Whoa! We found out from our next door neighbor (whose grandpa used to own our house and built the actual barn on our property) that our house was NOT built in 1947 and in fact is much older!!! She texted me this photo on the left which her aunt said was from the early 1940’s when he bought the house and was remodeling. Twenty-ish years later in 1965, this photo of the house with the now-gone shop and barn in the far background (interestingly, there were also two chimneys back then which are now gone, as our current chimney is on the side of the house). But what was a trip is that she said her grandpa bought this house from someone else who’d had it for years and before that, it had been a different house that had burned down! So we’ve got some serious history going on here which is so, so cool. I’d love to dig deeper and find out the history of this property – when we were in Portland we’d heard stories from our elderly neighbor but never saw photos! Oh and yes, and here’s our house last year when we bought it with the awful skylights and blue roof, and now as it stands this fine January day in 2019. Still a work in progress with our master bedroom project under way as well as preparing for the garden (the living room will come last as that involves furniture purchases), but we’re definitely working to improve it on the inside and out! For those who are new readers or just want to see how much we’ve done these past 6 months, click here for some before & after shots: kitchen, dining room, laundry room, the roof, and the guest bedroom.
Our master bathroom remodel is chugging along, very slowly but surely. I completely gutted the old dark and creepy aquamarine-and-country-oak bathroom, cut out the tub (YAY Sawzall!), Dan took the toilet out and bashed it into pieces (woo hoo! I hate that these can’t just be recycled out here though…), and did the honors of removing the long deceased body of a bird found in the wall where our shower is going to go…ew. Dan has done the mind-numbing work of screwing in all the 3/4″ plywood sheets over the subfloor (being a very old house, the upstairs floor in there is a bit springy so doing this helps a TON, let me tell you – no more seasickness walking in there!), we’re in the midst of covering up the old miniature closet with sheetrock, and now I’m using the area to build our vanity for the bathroom from repurposed 2x4s that came from our prior deconstruction project!

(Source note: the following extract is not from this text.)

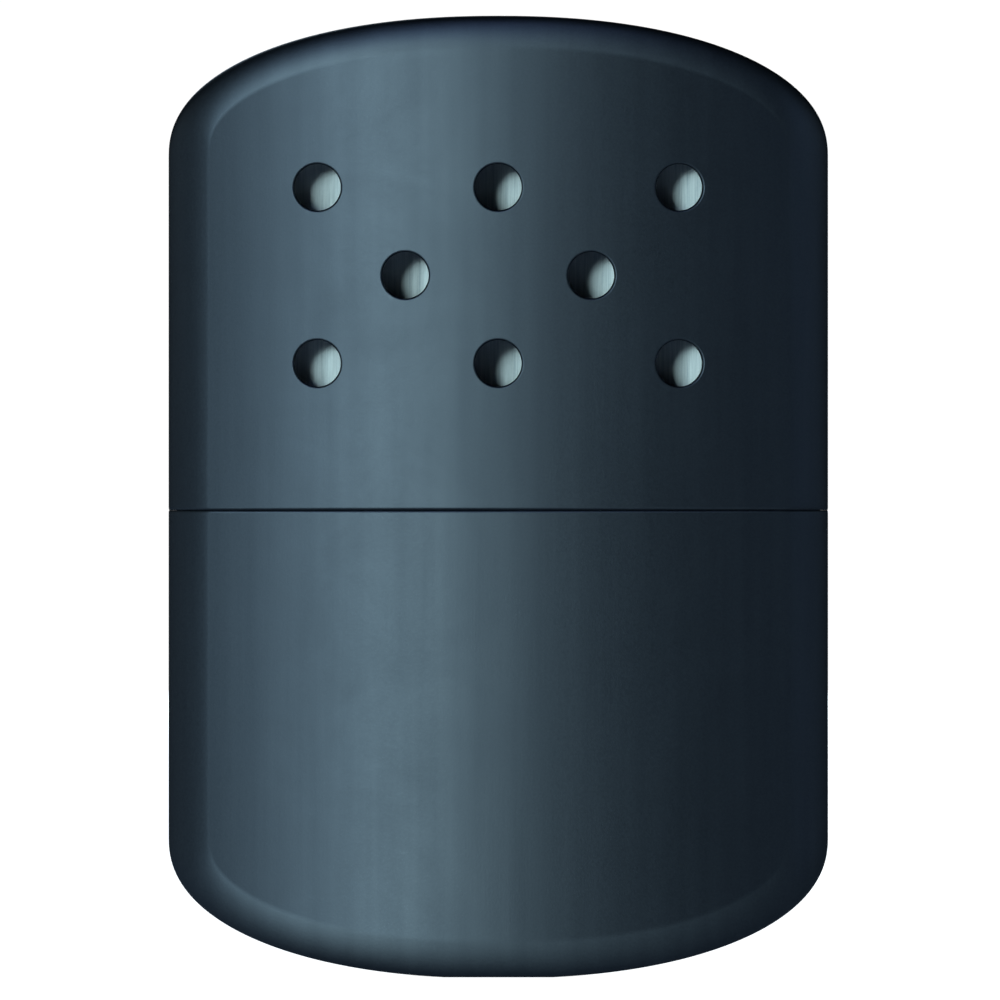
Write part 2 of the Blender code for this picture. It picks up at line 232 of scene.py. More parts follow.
def oblong(halfLength, halfWide, steps=20, straightSteps=24):
    # level outline with round ends
    straight = halfLength - halfWide
    points = []
    for side in (1, -1):
        for i in range(steps + 1):
            angle = math.pi * (i / steps - 0.5)
            x = straight + halfWide * math.cos(angle)
            points.append((side * x, side * halfWide * math.sin(angle)))
        for i in range(1, straightSteps):
            t = i / straightSteps
            points.append((side * straight * (1 - 2 * t), side * halfWide))
    return points


def oblongRing(halfLength, halfWide, z):
    return [(x, y, z) for x, y in oblong(halfLength, halfWide)]


def sweepOblong(bm, halfLength, halfWide, profile):
    # takes a closed profile of (offset, height) pairs round an oblong
    loft(bm, [oblongRing(halfLength + offset, halfWide + offset, z) for offset, z in profile], closed=True)


# The case's form

def faceDepth(x):
    return halfDepth - x * x / (2 * case["crown"])


sideHeight = faceDepth(halfWidth) - case["sideBand"]
topHeight = halfDepth - case["topDepth"] / 2
footHeight = halfDepth - case["footDepth"] / 2


def endPoint(angle, rise):
    power = case["endPower"]
    across = max(math.sin(angle), 0) ** (2 / power)
    up = max(math.cos(angle), 0) ** (2 / power)
    slopeX = across ** (power - 1) / halfWidth
    slopeZ = up ** (power - 1) / rise
    length = math.hypot(slopeX, slopeZ)
    return halfWidth * across, rise * up, slopeX / length, slopeZ / length


footAngle = math.asin((case["footLength"] / 2 / halfWidth) ** (case["endPower"] / 2))
footDrop = endPoint(footAngle, case["footRise"])[1]
shoulder = caseTop - case["topRise"]
lipLow = seamHeight - case["seamGap"] / 2
lipHigh = seamHeight + case["seamGap"] / 2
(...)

So, our neighbor is a GC who’s going to help us get our plumbing moved around so we can have a nice master bathroom. We learned it’d be a nightmare (involving subfloor replacement plus ceilings and walls needing to be opened and patched downstairs among other things) to extend the entire bathroom into the former “nook” area of the master bedroom and hold a big soaking tub, so after much discussion we decided to do a combination of master bathroom and walk-in closet in that side of the room. Originally we were going to try to make do with a half-ass version of a walk-in closet in the old tiny closet, then I finally got so frustrated at designing something half-ass that I cried to Dan, “I did not move from a 1,500 s.f. house to a 2,200 s.f. house to have a SMALLER closet!” Hahahaha….ain’t that the truth though? So this will allow us to get dressed after taking a shower while still having “toilet privacy” and keeping everything well ventilated after a shower as well. This image is from Lowe’s Virtual Room Designer (free!) and while it didn’t let me customize the length of the shower or show regular shelving or the kind of vanity I’m building, it’s the gist of the idea. Moving the toilet was a big deal, as it had to be moved so you wouldn’t be on the pot while looking at your clothes! So because moving an upstairs toilet to a new area is a fucking nightmare in itself, we’ve decided we are going to get a Nature’s Head composting toilet!!! I wanted them originally for all of the bathrooms but they were cost prohibitive, so I got dual-flush toilets for the guest and main floor bath, but now with the need to move the toilet it’s actually cheaper to buy the composting toilet, because all we need to do is vent it out through the roof which is minimal work, woo hoo! Not exciting to some, but it is for us!
And while the big bedroom project is under way, lots of smaller things are happening as well of the inexpensive-if-not-free kind! I built these shelves for the pantry wall to accommodate even more goodies once canning season gets underway this year, made from repurposed plywood and trim glued to it as a ‘lip’ to keep things from slipping off, as well as zero-VOC painted & repurposed bookshelf brackets we had in the old house. At top right, I built a blackberry/marionberry/boysenberry trellis so they can go crazy, and to the left of them where the cosmos was cut back, we’re going to eventually put a second rain tank so that we can take advantage for gardening from stuff that hits our roof. At center right, I finally painted the hearth dark gray with leftover Annie Sloan zero-VOC paint from the kitchen & dining room, and at bottom right, our grass is being killed in preparation for a future backyard deck/BBQ area. Woo hoo!